■ **GOAL OF THE EXERCISE**: Answer with one number: the count of lines in the listing below that hold the word "bodies".

■ **COLLECTED DATA**:
= = = = = = =

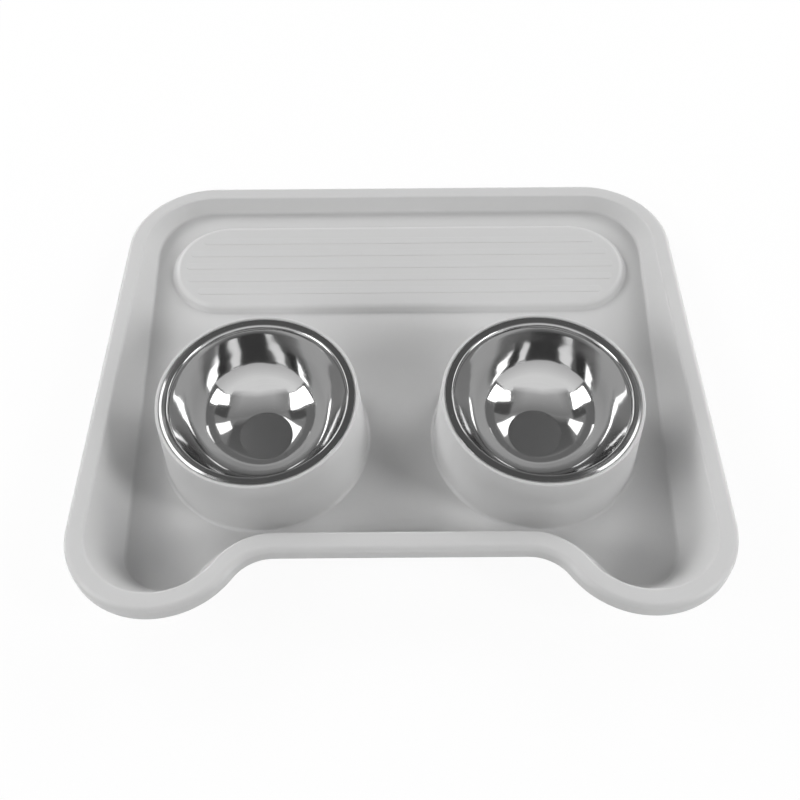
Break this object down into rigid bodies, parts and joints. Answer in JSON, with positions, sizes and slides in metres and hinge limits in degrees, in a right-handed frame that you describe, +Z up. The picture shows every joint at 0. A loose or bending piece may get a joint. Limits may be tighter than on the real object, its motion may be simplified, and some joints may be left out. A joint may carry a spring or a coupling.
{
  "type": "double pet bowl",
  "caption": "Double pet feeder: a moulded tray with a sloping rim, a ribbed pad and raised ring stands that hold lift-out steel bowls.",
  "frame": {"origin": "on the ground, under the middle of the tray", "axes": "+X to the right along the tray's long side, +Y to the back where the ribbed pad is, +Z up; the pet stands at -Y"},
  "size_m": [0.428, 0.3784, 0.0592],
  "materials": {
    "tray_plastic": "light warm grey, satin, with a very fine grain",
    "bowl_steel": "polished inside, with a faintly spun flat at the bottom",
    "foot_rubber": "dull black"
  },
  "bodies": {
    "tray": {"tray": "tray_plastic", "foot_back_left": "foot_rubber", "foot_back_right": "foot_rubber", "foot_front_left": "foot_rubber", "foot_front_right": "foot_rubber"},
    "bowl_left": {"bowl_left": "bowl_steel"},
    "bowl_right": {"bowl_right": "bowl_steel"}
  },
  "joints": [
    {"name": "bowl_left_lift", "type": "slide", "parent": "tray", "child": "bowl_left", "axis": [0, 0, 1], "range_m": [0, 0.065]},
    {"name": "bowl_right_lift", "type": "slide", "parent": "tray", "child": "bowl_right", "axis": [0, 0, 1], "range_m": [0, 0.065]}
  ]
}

= = = = = = =

■ **RESULT BELOW**: 2